Di antara penghuni awal adalah seorang insinyur IT yang menyewa apartemen satu kamar tidur dengan pemandangan laut di tower block. Namun, apa yang tampak seperti relokasi yang menjanjikan dengan cepat berubah menjadi pengalaman mimpi buruk, mendorong keinginannya untuk pergi hanya dalam waktu enam bulan.
Menggambarkan kota itu sebagai 'kota hantu', ia mengungkapkan keinginannya untuk melarikan diri dari tempat ini, terlepas dari kerugian finansial apapun. Dia lebih lanjut menekankan suasana yang meresahkan dan sepi dari tempat ini, yang merupakan salah satu alasan yang memaksanya untuk pergi.

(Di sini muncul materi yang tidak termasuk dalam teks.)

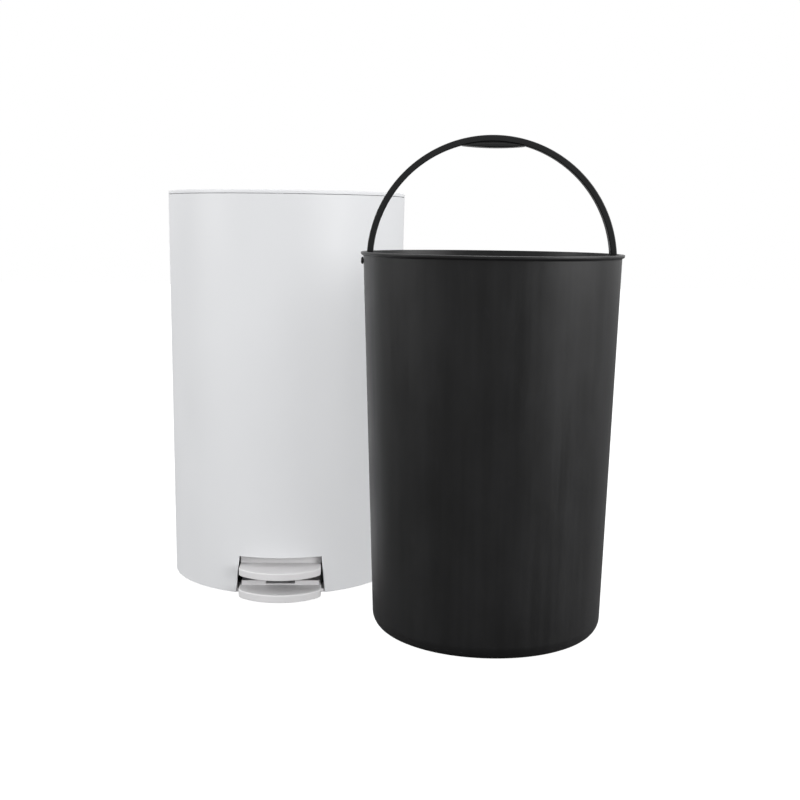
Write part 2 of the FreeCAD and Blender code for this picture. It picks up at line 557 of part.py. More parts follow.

Terlepas dari optimisme Country Garden mengenai penyelesaian proyek tersebut, kenyataannya bertolak belakang dengan narasi pemasarannya yang ambisius.
Awalnya, kawasan ini dikembangkan untuk menampung hampir satu juta orang. Namun kemajuan Forest City berjalan lambat, dengan hanya 15 persen yang dilaporkan selesai delapan tahun, sementara perkiraan menunjukkan tingkat hunian hanya satu persen.
Kesenjangan antara utopia perkotaan yang dibayangkan dan aktualitas Forest City menjadi semakin nyata. Dibangun di pulau reklamasi, terisolasi dari kota besar terdekat, demikian seperti dilansir Times of India, Selasa (6/2/2024).
Jauh dari citra yang dipasarkan, Forest City dikritik karena letaknya yang terpencil, sehingga mendapat julukan seperti ‘menyeramkan’ dan minim tempat rekreasi. Tepi pantai yang direklamasi kini memiliki tanda peringatan tentang buaya, kemudian terdapat taman bermain anak-anak yang sepi dan mobil-mobil antik yang ditinggalkan. Pusat perbelanjaan yang dulunya berkembang pesat, kini tinggal bayang-bayang kejayaannya, menampung toko-toko yang tutup dan lokasi konstruksi yang kosong.
Di tengah kesunyian ini, kereta anak-anak yang kosong menggemakan kehampaan mall yang mencekam. Berdekatan dengan mal yang sudah tua dan sebagian sudah terisi, ruang pamer Country Garden menampilkan model masa depan kota yang diimpikan, disertai dengan tanda yang menyatakan Forest City sebagai tempat ‘Di mana Kebahagiaan Tidak Pernah Berakhir’, meskipun terdapat tantangan yang nyata.
Namun, status duty-free tetap menjadi daya tarik yang menarik bagi beberapa orang, menyoroti paradoks di dalam lanskap yang sepi - sebuah pengingat tegas tentang janji-janji yang tidak terpenuhi dan impian yang tidak terwujud yang menyelimuti Forest City dalam aura pengabaian.